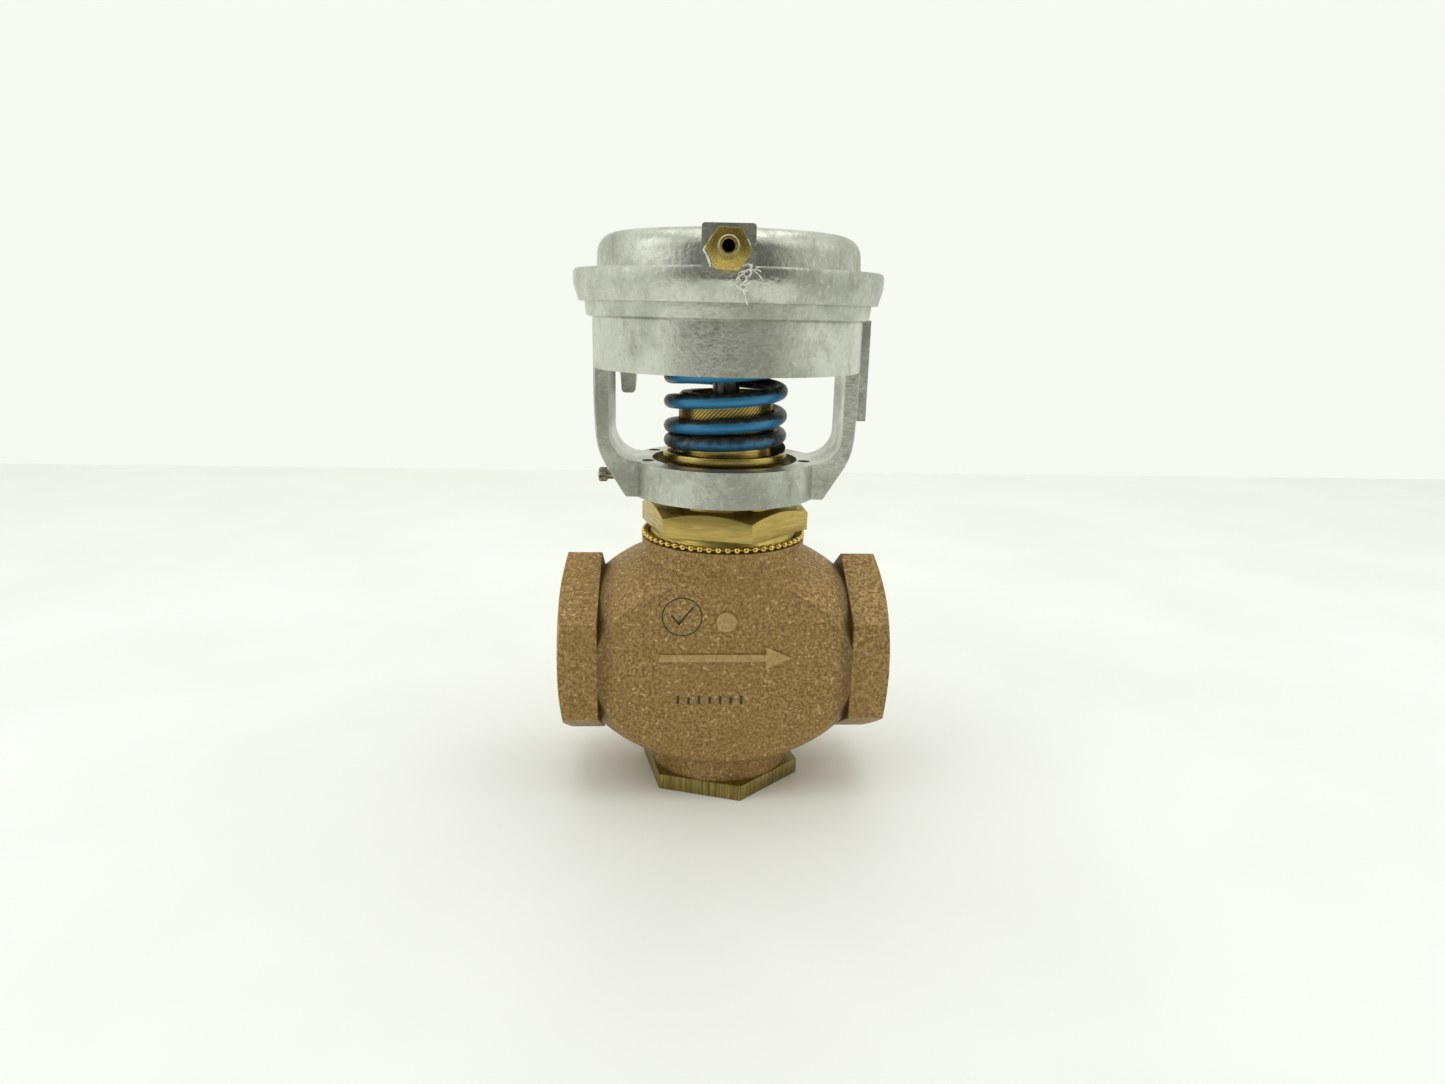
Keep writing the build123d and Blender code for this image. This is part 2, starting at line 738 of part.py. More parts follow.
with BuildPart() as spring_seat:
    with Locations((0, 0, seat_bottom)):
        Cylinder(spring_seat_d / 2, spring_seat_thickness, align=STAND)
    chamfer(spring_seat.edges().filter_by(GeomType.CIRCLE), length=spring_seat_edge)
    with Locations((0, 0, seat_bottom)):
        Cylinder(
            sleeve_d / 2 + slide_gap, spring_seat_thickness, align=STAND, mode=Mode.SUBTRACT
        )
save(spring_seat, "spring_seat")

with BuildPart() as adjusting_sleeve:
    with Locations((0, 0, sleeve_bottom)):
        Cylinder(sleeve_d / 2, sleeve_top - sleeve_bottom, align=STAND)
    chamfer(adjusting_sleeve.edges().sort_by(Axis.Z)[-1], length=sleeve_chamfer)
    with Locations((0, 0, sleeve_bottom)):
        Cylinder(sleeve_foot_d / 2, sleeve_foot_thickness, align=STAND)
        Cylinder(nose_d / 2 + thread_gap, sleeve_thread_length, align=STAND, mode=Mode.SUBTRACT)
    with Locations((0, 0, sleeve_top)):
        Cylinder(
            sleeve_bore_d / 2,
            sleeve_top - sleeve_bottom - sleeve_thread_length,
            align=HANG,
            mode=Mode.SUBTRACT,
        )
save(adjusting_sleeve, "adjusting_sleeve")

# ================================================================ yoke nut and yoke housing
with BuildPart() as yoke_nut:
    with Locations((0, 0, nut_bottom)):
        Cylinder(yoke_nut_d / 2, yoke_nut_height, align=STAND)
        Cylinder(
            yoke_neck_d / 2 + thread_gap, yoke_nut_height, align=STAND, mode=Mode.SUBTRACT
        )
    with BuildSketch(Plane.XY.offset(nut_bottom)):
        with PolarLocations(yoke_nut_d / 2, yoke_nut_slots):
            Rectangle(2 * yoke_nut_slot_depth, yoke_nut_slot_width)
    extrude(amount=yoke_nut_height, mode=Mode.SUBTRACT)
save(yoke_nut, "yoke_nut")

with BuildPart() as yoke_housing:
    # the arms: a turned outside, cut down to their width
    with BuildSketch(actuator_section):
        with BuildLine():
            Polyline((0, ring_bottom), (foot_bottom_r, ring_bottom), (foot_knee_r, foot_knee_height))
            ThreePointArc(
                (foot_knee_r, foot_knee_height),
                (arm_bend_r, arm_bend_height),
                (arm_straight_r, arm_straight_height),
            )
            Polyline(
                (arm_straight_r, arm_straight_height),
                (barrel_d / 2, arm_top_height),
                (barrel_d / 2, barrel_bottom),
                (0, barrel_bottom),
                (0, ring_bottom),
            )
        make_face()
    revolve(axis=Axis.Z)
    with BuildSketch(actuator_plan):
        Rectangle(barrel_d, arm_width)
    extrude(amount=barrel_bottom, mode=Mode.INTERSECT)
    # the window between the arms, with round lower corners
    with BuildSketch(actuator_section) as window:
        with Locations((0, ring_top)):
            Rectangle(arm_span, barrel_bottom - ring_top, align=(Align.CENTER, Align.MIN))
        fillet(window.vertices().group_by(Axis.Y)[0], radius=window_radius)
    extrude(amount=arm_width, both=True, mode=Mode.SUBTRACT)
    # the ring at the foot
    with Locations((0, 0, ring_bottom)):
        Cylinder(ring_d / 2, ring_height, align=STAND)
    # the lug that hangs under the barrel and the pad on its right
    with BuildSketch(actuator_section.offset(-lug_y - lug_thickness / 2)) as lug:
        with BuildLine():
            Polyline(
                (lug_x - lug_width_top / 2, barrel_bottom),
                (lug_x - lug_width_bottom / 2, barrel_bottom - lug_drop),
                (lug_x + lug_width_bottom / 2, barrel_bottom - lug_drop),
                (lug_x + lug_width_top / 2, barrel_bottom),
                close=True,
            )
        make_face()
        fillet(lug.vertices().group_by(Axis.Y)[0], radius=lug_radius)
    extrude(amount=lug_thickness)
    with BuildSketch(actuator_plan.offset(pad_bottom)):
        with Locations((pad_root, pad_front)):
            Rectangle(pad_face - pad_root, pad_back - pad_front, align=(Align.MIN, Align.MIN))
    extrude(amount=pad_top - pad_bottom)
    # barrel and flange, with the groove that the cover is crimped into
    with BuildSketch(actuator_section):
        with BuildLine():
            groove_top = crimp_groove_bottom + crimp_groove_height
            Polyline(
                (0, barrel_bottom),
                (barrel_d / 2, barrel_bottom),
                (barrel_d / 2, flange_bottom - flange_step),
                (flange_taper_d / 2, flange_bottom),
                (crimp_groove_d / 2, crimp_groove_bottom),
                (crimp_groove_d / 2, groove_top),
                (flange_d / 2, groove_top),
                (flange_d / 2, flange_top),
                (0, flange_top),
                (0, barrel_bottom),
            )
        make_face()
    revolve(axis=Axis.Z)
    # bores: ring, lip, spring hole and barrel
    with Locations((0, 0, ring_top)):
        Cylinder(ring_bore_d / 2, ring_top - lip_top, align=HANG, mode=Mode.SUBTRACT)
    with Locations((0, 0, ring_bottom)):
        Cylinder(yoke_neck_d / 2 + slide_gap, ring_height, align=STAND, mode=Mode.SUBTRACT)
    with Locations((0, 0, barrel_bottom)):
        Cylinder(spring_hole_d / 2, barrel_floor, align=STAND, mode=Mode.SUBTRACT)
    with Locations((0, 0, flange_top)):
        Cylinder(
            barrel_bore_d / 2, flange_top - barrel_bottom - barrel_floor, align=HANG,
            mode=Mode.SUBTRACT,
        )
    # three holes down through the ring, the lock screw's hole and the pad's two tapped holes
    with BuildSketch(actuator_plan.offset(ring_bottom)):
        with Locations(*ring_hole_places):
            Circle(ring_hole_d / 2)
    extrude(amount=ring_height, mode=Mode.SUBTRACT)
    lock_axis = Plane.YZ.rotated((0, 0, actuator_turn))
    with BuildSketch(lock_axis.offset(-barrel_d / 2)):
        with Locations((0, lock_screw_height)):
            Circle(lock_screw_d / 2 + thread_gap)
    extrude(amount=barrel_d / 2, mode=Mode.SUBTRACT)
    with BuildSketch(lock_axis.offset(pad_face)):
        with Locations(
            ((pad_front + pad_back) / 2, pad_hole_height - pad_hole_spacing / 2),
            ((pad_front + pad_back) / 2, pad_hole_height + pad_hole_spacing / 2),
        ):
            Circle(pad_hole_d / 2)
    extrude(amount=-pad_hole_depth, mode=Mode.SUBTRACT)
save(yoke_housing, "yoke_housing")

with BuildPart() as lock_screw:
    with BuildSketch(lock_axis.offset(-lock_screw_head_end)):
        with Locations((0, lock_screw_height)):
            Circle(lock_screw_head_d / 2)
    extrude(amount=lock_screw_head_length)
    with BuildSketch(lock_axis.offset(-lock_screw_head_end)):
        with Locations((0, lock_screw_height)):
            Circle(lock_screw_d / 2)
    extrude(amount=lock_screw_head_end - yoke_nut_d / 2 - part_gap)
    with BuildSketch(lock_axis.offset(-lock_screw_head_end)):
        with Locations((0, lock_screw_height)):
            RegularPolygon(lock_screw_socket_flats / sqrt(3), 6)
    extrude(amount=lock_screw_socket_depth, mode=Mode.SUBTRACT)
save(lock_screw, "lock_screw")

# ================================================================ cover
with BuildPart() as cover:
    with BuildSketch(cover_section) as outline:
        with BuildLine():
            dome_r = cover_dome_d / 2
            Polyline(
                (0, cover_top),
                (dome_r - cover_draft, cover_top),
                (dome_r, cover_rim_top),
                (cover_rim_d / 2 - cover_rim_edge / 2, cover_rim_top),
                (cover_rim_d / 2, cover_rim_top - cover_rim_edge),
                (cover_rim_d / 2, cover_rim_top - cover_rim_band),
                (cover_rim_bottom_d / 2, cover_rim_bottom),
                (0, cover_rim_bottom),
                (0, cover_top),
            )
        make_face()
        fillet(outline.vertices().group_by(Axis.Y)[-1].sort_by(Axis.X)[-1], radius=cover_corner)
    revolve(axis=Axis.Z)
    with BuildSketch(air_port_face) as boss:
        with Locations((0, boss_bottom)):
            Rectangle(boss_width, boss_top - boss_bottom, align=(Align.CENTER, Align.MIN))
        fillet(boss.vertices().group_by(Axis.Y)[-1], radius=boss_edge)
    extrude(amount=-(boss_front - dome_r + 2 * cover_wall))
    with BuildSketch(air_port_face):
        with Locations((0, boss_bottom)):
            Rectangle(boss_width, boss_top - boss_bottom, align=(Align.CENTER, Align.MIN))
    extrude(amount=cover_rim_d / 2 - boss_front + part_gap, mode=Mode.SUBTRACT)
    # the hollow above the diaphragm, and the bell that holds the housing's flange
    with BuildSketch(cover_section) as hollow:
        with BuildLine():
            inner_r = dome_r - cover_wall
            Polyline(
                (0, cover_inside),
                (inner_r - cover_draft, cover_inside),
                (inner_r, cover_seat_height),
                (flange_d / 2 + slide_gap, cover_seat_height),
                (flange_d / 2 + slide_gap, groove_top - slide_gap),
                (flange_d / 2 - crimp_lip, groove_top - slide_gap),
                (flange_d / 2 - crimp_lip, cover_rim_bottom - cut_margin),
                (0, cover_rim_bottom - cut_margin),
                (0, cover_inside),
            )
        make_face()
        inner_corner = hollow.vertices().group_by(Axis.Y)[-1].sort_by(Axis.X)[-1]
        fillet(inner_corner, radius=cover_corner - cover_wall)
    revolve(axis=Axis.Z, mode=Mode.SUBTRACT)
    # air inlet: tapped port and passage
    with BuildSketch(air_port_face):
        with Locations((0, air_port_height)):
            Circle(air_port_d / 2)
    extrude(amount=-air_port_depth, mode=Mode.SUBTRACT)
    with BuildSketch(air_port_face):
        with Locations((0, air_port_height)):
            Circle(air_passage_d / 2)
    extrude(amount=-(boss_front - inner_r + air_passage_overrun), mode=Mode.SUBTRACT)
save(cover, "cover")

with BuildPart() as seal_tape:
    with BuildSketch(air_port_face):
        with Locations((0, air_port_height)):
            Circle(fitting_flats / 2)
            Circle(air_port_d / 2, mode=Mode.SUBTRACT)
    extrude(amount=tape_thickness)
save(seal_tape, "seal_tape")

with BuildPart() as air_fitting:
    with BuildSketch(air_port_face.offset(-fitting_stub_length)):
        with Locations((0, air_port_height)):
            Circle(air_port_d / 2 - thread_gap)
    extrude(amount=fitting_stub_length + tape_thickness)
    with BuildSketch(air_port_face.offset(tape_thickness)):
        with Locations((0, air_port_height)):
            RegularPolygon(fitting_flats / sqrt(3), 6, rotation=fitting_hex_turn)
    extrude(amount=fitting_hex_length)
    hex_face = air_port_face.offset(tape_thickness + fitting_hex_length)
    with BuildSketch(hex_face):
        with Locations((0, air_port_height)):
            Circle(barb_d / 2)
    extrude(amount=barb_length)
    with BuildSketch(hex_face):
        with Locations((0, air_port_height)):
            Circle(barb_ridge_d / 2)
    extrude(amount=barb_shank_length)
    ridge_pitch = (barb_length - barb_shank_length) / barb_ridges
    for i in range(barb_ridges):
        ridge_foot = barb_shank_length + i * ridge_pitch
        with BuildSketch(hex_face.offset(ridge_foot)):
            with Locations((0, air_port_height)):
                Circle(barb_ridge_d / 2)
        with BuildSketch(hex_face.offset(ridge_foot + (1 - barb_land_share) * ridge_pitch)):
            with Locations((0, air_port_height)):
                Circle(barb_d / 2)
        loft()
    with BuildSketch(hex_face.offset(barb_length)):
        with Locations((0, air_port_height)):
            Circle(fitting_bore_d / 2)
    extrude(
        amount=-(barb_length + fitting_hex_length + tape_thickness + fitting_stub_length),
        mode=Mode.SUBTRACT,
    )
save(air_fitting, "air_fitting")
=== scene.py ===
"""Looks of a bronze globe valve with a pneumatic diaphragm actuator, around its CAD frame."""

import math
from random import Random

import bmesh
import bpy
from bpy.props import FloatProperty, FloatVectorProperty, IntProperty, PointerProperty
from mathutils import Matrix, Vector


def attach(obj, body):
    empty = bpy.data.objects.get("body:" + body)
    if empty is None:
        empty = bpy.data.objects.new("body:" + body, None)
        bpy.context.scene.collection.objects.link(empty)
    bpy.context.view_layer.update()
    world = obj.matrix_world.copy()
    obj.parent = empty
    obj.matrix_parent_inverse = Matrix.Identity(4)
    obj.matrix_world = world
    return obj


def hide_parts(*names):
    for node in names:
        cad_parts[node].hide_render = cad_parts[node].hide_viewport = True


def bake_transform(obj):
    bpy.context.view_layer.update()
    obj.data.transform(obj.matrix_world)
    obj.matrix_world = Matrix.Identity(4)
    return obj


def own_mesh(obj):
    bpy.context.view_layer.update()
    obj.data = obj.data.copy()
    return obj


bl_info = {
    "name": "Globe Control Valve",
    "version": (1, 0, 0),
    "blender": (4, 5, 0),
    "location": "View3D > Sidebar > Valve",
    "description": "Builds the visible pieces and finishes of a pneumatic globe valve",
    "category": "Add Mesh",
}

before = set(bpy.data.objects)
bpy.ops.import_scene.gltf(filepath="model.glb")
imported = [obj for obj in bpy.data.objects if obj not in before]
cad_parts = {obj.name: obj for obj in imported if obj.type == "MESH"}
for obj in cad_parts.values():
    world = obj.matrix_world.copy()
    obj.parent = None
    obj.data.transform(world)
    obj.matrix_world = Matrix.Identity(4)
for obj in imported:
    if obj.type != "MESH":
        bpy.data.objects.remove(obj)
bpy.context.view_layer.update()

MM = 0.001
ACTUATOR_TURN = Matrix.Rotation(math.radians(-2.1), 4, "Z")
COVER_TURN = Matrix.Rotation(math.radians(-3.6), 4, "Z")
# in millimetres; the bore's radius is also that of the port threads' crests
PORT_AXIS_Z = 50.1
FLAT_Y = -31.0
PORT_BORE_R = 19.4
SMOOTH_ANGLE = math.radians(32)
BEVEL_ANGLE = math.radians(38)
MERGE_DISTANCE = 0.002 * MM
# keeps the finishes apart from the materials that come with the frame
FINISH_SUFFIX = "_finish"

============

• [REQUEST]: Set down only these lines, exactly: the line containing "obj.data = obj.data.copy()" and each line after it, through the end of the listing.

• [TASK RESULT]:
    obj.data = obj.data.copy()
    return obj


bl_info = {
    "name": "Globe Control Valve",
    "version": (1, 0, 0),
    "blender": (4, 5, 0),
    "location": "View3D > Sidebar > Valve",
    "description": "Builds the visible pieces and finishes of a pneumatic globe valve",
    "category": "Add Mesh",
}

before = set(bpy.data.objects)
bpy.ops.import_scene.gltf(filepath="model.glb")
imported = [obj for obj in bpy.data.objects if obj not in before]
cad_parts = {obj.name: obj for obj in imported if obj.type == "MESH"}
for obj in cad_parts.values():
    world = obj.matrix_world.copy()
    obj.parent = None
    obj.data.transform(world)
    obj.matrix_world = Matrix.Identity(4)
for obj in imported:
    if obj.type != "MESH":
        bpy.data.objects.remove(obj)
bpy.context.view_layer.update()

MM = 0.001
ACTUATOR_TURN = Matrix.Rotation(math.radians(-2.1), 4, "Z")
COVER_TURN = Matrix.Rotation(math.radians(-3.6), 4, "Z")
# in millimetres; the bore's radius is also that of the port threads' crests
PORT_AXIS_Z = 50.1
FLAT_Y = -31.0
PORT_BORE_R = 19.4
SMOOTH_ANGLE = math.radians(32)
BEVEL_ANGLE = math.radians(38)
MERGE_DISTANCE = 0.002 * MM
# keeps the finishes apart from the materials that come with the frame
FINISH_SUFFIX = "_finish"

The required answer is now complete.